A process designer asks: What is this task, really? What are its inputs? What's the output supposed to look like? What's the decision rule in the middle? When you can answer those questions clearly, you can hand the task to AI, to a human, or to some combination, and you can tell the difference between them working well and not.

The businesses that don't get there tend to treat AI as a product they're adopting rather than a capability they're building. The distinction matters. Products get purchased and forgotten. Capabilities get practiced and compounded.

Start with the time audit. Pick one process. Make it work. Then do the next one.

That's the framework. The rest is execution.

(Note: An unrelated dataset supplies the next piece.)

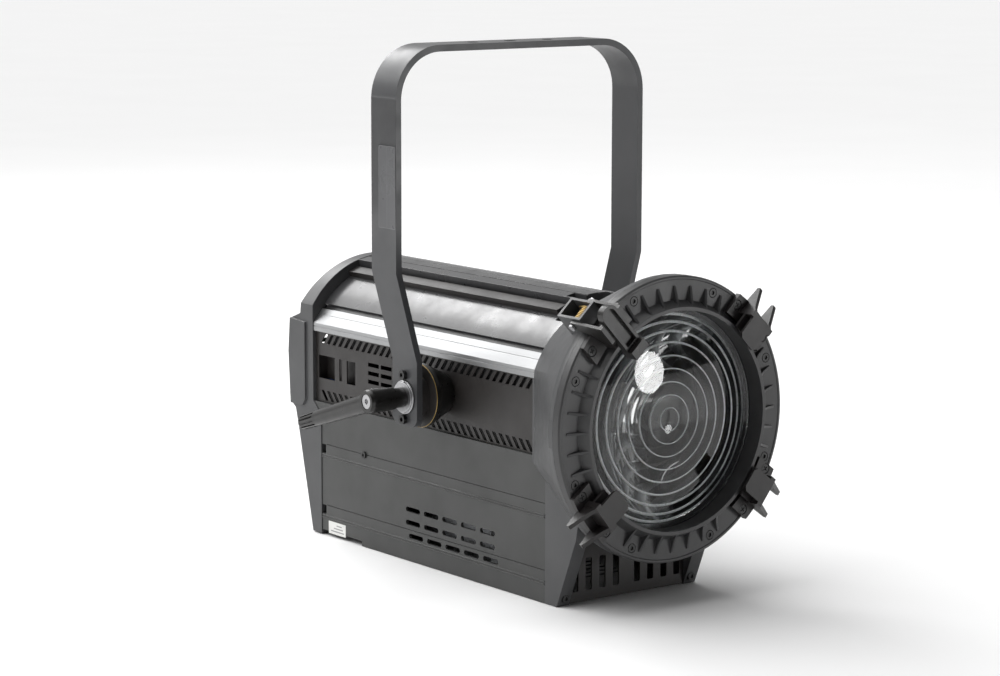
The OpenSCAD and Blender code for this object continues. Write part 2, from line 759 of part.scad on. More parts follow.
module lead_screw() {
  color([0.75, 0.75, 0.78]) translate([0, 0, screw_z]) difference() {
    union() {
      rod_y(lead_r, rods_front - 3, rods_rear + 16);
      rod_y(7.5, rods_rear + 7, rods_rear + 21);
    }
    rod_y(2.5, rods_rear + 15, rods_rear + 22);
  }
}

module stepper_motor() {
  y = rods_rear + 26;
  color([0.15, 0.15, 0.16]) translate([0, 0, screw_z]) {
    difference() {
      block([-19, y, -screw_z + deck_low + sheet], [19, y + 40, 25]);
      for (x = [-15.5, 15.5]) for (z = [-7.5, 21]) translate([x, 0, z]) rod_y(1.5, y - 1, y + 5);
    }
    rod_y(11, y - 2, y);
    rod_y(2.5 - run_gap, y - 10, y);
  }
}

module power_supply() {
  color([0.7, 0.7, 0.72]) difference() {
    block([-52, back(200), base_low + sheet + 4], [52, back(400), 54]);
    block([-50, back(202), base_low + sheet + 6], [50, back(398), 60]);
  }
  color([0.2, 0.35, 0.2]) for (x = [-44, 44]) for (y = [back(210), back(390)])
    translate([x, y, base_low + sheet]) cylinder(r = 4, h = 4);
}

module control_board() {
  color([0.05, 0.3, 0.15]) {
    block([-56, panel_y - 16.6, 180], [56, panel_y - 15, 234]);
    for (x = [-40, -10, 25]) block([x, panel_y - 15, 190], [x + 14, panel_y - 11, 204]);
    for (x = [-51, 51]) for (z = [184, 229]) translate([x, 0, z]) rod_y(2.5, panel_y - 15, panel_y);
  }
}

module carriage_plate() {
  color([0.65, 0.65, 0.67]) difference() {
    union() {
      along_y(carriage_y, carriage_y + carriage_t) union() {
        translate([-60, 66]) square([120, axis_h - 6]);
        translate([-73, 64.5]) square([146, 18]);
      }
      for (s = [-1, 1]) block([s * rod_x_pos - 10, carriage_y, 64.5], [s * rod_x_pos + 10, carriage_y + 42, 82.5]);
      block([-12, carriage_y, 64.5], [12, carriage_y + 20, 84.5]);
    }
    for (s = [-1, 1]) translate([s * rod_x_pos, 0, rod_z]) rod_y(8, carriage_y - 1, carriage_y + 50);
    translate([0, 0, screw_z]) rod_y(7, carriage_y - 1, carriage_y + 30);
    translate([0, 0, axis_h]) rod_y(26, carriage_y - 1, carriage_y + 10);
  }
}

module carriage_bushes() {
  color([0.72, 0.55, 0.3]) for (s = [-1, 1]) translate([s * rod_x_pos, 0, rod_z]) difference() {
    rod_y(8, carriage_y, carriage_y + 42);
    rod_y(rod_radius + run_gap, carriage_y - 1, carriage_y + 50);
  }
}

module lead_nut() {
  color([0.75, 0.6, 0.3]) translate([0, 0, screw_z]) difference() {
    rod_y(7, carriage_y, carriage_y + 20);
    rod_y(lead_r + run_gap, carriage_y - 1, carriage_y + 30);
  }
}

// LED engine: emitter on a copper core with a ring that holds its cover glass
module led_module() {
  color([0.9, 0.85, 0.4]) translate([0, 0, axis_h]) {
    rod_y(24, carriage_y - 4, carriage_y + carriage_t);
    difference() {
      rod_y(34, carriage_y - 12, carriage_y);
      rod_y(27, carriage_y - 13, carriage_y - 2);
    }
    rod_y(20, carriage_y - 6, carriage_y - 4);
  }
}

module heat_sink() {
  y0 = carriage_y + carriage_t;
  color([0.75, 0.76, 0.78]) {
    block([-58, y0, axis_h - 56], [58, y0 + 8, axis_h + 56]);
    for (k = [0:18]) block([-58 + k * 6.4, y0 + 8, axis_h - 56], [-56.8 + k * 6.4, y0 + 58, axis_h + 56]);
  }
}

fan_y = carriage_y + carriage_t + 58;
module fan_frame() {
  color([0.12, 0.12, 0.12]) difference() {
    union() {
      difference() {
        block([-60, fan_y, axis_h - 60], [60, fan_y + 25, axis_h + 60]);
        translate([0, 0, axis_h]) rod_y(57, fan_y - 1, fan_y + 30);
      }
      translate([0, 0, axis_h]) rod_y(20, fan_y + 21, fan_y + 24.5);
      for (a = [45:90:315]) translate([0, 0, axis_h]) rotate([0, a, 0])
        block([-2.5, fan_y + 21.5, 18], [2.5, fan_y + 24, 62]);
    }
    for (x = [-52.5, 52.5]) for (z = [-52.5, 52.5]) translate([x, 0, axis_h + z]) rod_y(2.2, fan_y - 1, fan_y + 30);
    translate([0, 0, axis_h]) rod_y(3 + run_gap, fan_y + 10, fan_y + 30);
  }
}

module fan_rotor() {
  color([0.18, 0.18, 0.18]) translate([0, 0, axis_h]) {
    rod_y(20, fan_y + 3, fan_y + 20);
    rod_y(3, fan_y + 19, fan_y + 24);
    for (k = [0:6]) rotate([0, k * 360 / 7, 0]) translate([0, fan_y + 11.5, 0]) rotate([0, 0, 35])
      block([-8.5, -0.9, 19], [8.5, 0.9, 55.5]);
  }
}

// ---- Pivots and yoke ----

boss_r = 30;
boss_foot_r = 19;         // each boss narrows towards the head
boss_out = 106.3;
disc_r = 30;
disc_in = boss_out + 0.3;
disc_out = disc_in + 1.2;
spacer_r = 20;
arm_in = 116.7;
arm_out = arm_in + bar_t;
yoke_half = yoke_w / 2;
jog_top = axis_h + 119;
jog_low = axis_h + 34;
yoke_screw_z = 21;

module at_pivot() { translate([0, 0, axis_h]) children(); }

module pivot_bosses() {
  color([0.12, 0.12, 0.12]) both_sides() at_pivot() difference() {
    union() {
      translate([vent_face, 0, 0]) rotate([0, 90, 0])
        cylinder(r1 = boss_foot_r, r2 = boss_r, h = boss_out - vent_face - 4);
      rod_x(boss_r, boss_out - 4.1, boss_out);
    }
    rod_x(stud_r + slop, 70, 120);
  }
}

// Studs clamped to the side of the head; the yoke turns on them
module pivot_studs() {
  color([0.6, 0.6, 0.62]) both_sides() at_pivot() {
    rod_x(stud_r, vent_face - vent_sheet - 1, 135);
    rod_x(16, vent_face - vent_sheet - 6, vent_face - vent_sheet);
  }
}

module friction_discs() {
  color([0.7, 0.55, 0.25]) both_sides() at_pivot() difference() {
    union() {
      rod_x(disc_r, disc_in, disc_out);
      rod_x(spacer_r, disc_out - eps, arm_in);
    }
    rod_x(stud_r + run_gap, 100, 130);
    for (s = [-1, 1]) translate([0, 0, s * yoke_screw_z]) rod_x(1.6, 109, 130);
  }
}

arm_end = axis_h - 27;    // lower end of each arm

// Half of the flat bar's outline seen from the front
module yoke_half_band() {
  inner_bend = bend_r - bar_t;
  top = axis_h + yoke_h;
  // half of the top
  translate([-1, top - bar_t]) square([yoke_half - bend_r + 1, bar_t]);
  // bend
  translate([yoke_half - bend_r, top - bend_r]) intersection() {
    difference() {
      circle(bend_r, $fn = 180);
      circle(inner_bend, $fn = 180);
    }
    square([bend_r + 1, bend_r + 1]);
  }
  // straight arm, slanting stretch and end plate
  polygon([
    [yoke_half - bar_t, top - bend_r], [yoke_half, top - bend_r], [yoke_half, jog_top],
    [arm_out, jog_low], [arm_out, arm_end], [arm_in, arm_end],
    [arm_in, jog_low + 1], [yoke_half - bar_t, jog_top + 1]
  ]);
}

module yoke_bar() {
  round_r = 10;
  color([0.4, 0.4, 0.42]) difference() {
    along_y(-bar_w / 2, bar_w / 2) {
      yoke_half_band();
      mirror([1, 0, 0]) yoke_half_band();
    }
    // rounded lower corners
    for (s = [0, 1]) mirror([0, s, 0]) along_x(-yoke_half - 1, yoke_half + 1) difference() {
      translate([bar_w / 2 - round_r, arm_end - 1]) square(round_r + 1);
      translate([bar_w / 2 - round_r, arm_end + round_r]) circle(round_r + 0.2);
    }
    translate([0, 0, axis_h + yoke_h - 10]) {
      cylinder(r = hook_hole_r, h = 20);
      for (s = [-1, 1]) translate([s * side_hole_span / 2, 0, 0]) cylinder(r = side_hole_r, h = 20);
    }
    at_pivot() {
      rod_x(stud_r + run_gap, -150, -100);
      rod_x(stud_r + run_gap, 100, 150);
      for (s = [-1, 1]) translate([0, 0, s * yoke_screw_z]) {
        rod_x(2.6, -150, -100);
        rod_x(2.6, 100, 150);
      }
    }
  }
}

// A black collar and a bright steel washer outside each arm
module pivot_washers() {
  color([0.75, 0.75, 0.77]) both_sides() at_pivot() difference() {
    union() {
      rod_x(16, arm_out, arm_out + 1.4);
      rod_x(14.5, arm_out + 1.3, arm_out + 3.4);
    }
    rod_x(stud_r + run_gap, 100, 150);
  }
}

module yoke_screws() {
  color([0.05, 0.05, 0.05]) both_sides() at_pivot() for (s = [-1, 1])
    translate([arm_out, 0, s * yoke_screw_z]) rotate([0, 0, 90]) {
      cap_screw_y(4.4, 4, 2.5, bar_t - 0.05);
      rod_y(1.5, bar_t - 0.1, 12);
    }
}

// ---- Clamp lever on the left pivot ----

lever_gap = 0.3;
hub_in = arm_out + 3.4 + lever_gap;
hub_out = 167;
neck_l = 11;              // narrow end of the hub beside the yoke
hub_r = 11.5;
insert_r = 8;
cap_r = 6.9;              // bright end of the insert
insert_out = hub_in + 17;
lever_lift = 4;
lever_tip = [0, 127, -40];  // from the stud's axis

module lever_insert() {
  color([0.65, 0.65, 0.67]) at_pivot() {
    difference() {
      rod_x(insert_r, -insert_out, -hub_in);
      rod_x(stud_r + run_gap, -135.5, -hub_in + 1);
      rod_x(3, -insert_out - 1, -135.4);
    }
    rod_x(3, -hub_out + 4, -insert_out + 6);
    difference() {
      rod_x(cap_r, -hub_out + 0.5, -hub_out + 4);
      rod_x(2.8, -hub_out, -hub_out + 2.6, $fn = 6);
    }
  }
}

module clamp_lever() {
  reach = norm([lever_tip[1], lever_tip[2]]);
  droop = atan2(-lever_tip[2], lever_tip[1]);
  color([0.07, 0.07, 0.07]) at_pivot() difference() {
    union() {
      // hub, rounded off outside and narrow beside the yoke
      translate([-hub_out, 0, 0]) rotate([0, 90, 0]) cylinder(r1 = hub_r - 1.5, r2 = hub_r, h = 4);
      translate([-hub_out + 4, 0, 0]) rotate([0, 90, 0])
        cylinder(r1 = hub_r, r2 = hub_r - 0.8, h = hub_out - 4 - hub_in - neck_l);
      rod_x(9.3, -hub_in - neck_l - 0.1, -hub_in);
      // arm that tapers towards the tip
      rotate([-droop, 0, 0]) hull() {
        translate([-hub_out + 9.6, 4, 0]) rotate([-90, 0, 0]) cylinder(r = 9.5, h = 1, $fn = 32);
        translate([-hub_out + 12, reach - 7, 0]) sphere(7, $fn = 24);
      }
    }
    // grooves between the ribs of the finger end
    rotate([-droop, 0, 0]) for (a = [15:30:345]) translate([-hub_out + 12, 0, 0]) rotate([0, a, 0])
      block([-0.9, reach - 31, 5.4], [0.9, reach + 1, 12]);
    rod_x(insert_r + run_gap, -insert_out - lever_lift - 1, -hub_in + 1);
    rod_x(3.2, -hub_out, -insert_out);
    rod_x(cap_r + 0.2, -hub_out - 1, -hub_out + 9.5);
  }
}

module pivot_nut() {
  color([0.6, 0.6, 0.62]) at_pivot() difference() {
    union() {
      rod_x(10.5, arm_out + 3.4, arm_out + 9, $fn = 6);
      rod_x(9, arm_out + 8.9, arm_out + 13);
    }
    rod_x(stud_r + run_gap, 120, 150);
  }
}

front_casting();
lens_ring();
fresnel_lens();
lens_gasket();
ring_screws();
bracket_upper_right();
bracket_lower_right();
bracket_lower_left();
latch_seat();
bracket_screws();
gel_latch();
latch_pin();
latch_spring();
front_grille();
rear_casting();
rear_panel();
display_window();
button_menu();
button_down();
button_up();
button_enter();
power_inlet();
power_outlet();
data_inlet();
data_outlet();
side_rails();
top_rails();
top_spine();
top_panel_left();
top_panel_right();
vent_panel_left();
vent_panel_right();
lower_panel_left();
lower_panel_right();
base_plate();
rubber_feet();
case_screws();
mid_deck();
rod_supports();
guide_rods();
lead_screw();
stepper_motor();
power_supply();
control_board();
carriage_plate();
carriage_bushes();
lead_nut();
led_module();
heat_sink();
fan_frame();
fan_rotor();
pivot_bosses();
pivot_studs();
yoke_bar();
friction_discs();
pivot_washers();
yoke_screws();
lever_insert();
clamp_lever();
pivot_nut();
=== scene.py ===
# Looks for the LED Fresnel spotlight: finished pieces, materials, studio and camera.
# Everything is in metres in the part's frame: +Z up, -Y towards the lens, origin on the floor.
import json
import math

import bmesh
import bpy
from mathutils import Matrix, Vector


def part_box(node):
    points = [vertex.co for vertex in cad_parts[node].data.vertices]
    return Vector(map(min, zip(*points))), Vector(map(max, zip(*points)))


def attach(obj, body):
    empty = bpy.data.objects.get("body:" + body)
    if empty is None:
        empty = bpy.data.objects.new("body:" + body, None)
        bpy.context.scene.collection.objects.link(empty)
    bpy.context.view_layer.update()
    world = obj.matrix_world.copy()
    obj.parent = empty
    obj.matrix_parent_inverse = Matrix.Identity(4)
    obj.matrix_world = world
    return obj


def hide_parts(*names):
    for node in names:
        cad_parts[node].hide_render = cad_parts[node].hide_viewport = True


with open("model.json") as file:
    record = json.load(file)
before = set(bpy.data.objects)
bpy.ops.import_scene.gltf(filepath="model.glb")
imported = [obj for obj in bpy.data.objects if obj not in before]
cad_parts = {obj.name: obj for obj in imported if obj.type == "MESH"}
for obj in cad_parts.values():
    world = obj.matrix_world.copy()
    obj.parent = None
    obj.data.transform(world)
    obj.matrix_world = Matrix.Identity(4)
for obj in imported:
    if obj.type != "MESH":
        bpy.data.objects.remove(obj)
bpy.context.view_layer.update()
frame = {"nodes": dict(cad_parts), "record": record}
NODES = frame["nodes"]
SLOT_OF = {s["node"]: s["material_slot"] for s in frame["record"]["subparts"]}
BODY_OF = {n: b for b, names in frame["record"]["behaviour"]["bodies"].items() for n in names}

# ---- Places taken from the frame ----
MM = 0.001
LENS_LOW, LENS_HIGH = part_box("fresnel_lens")
LENS_BACK = LENS_HIGH.y
LENS_R = (LENS_HIGH.z - LENS_LOW.z) / 2
AXIS_H = (LENS_LOW.z + LENS_HIGH.z) / 2
TAB_STANDOFF = 1.5 * MM   # the latch tab stands this far in front of the flange
FLANGE_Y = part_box("front_casting")[0].y + TAB_STANDOFF


# ---- Materials ----

def node_material(name):
    mat = bpy.data.materials.new(name)
    mat.use_nodes = True
    tree = mat.node_tree
    shader = tree.nodes["Principled BSDF"]
    place = tree.nodes.new("ShaderNodeTexCoord")
    return mat, tree, shader, place.outputs["Object"]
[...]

Frequently Asked Questions

How do I start using AI in my small business without a technical background?
Most AI tools built for business use natural language. You describe what you want, and the tool does it. The bottleneck is clarity about your own processes, not technical skill. Start by picking one repetitive task you do every week, writing down the steps in plain language, and asking an AI tool to handle it.
How long does it take to see ROI from AI adoption in a small business?
For well-scoped automations such as email triage, report generation, and scheduling, most operators see time savings within the first week. Broader workflow transformations take 30 to 90 days to stabilize.
What if my business processes aren't well-documented?
That's the most common starting point. Use AI itself to help you document: describe what you do in plain language and ask it to turn that into a process. You'll end up with both the documentation and the automation.
Is AI a threat to my team?
In a well-run small business, AI tends to make the team more valuable. It handles the rote work so your people can focus on relationships, judgment calls, and things that actually require them. The real risk is adopting AI without involving the team in the rollout.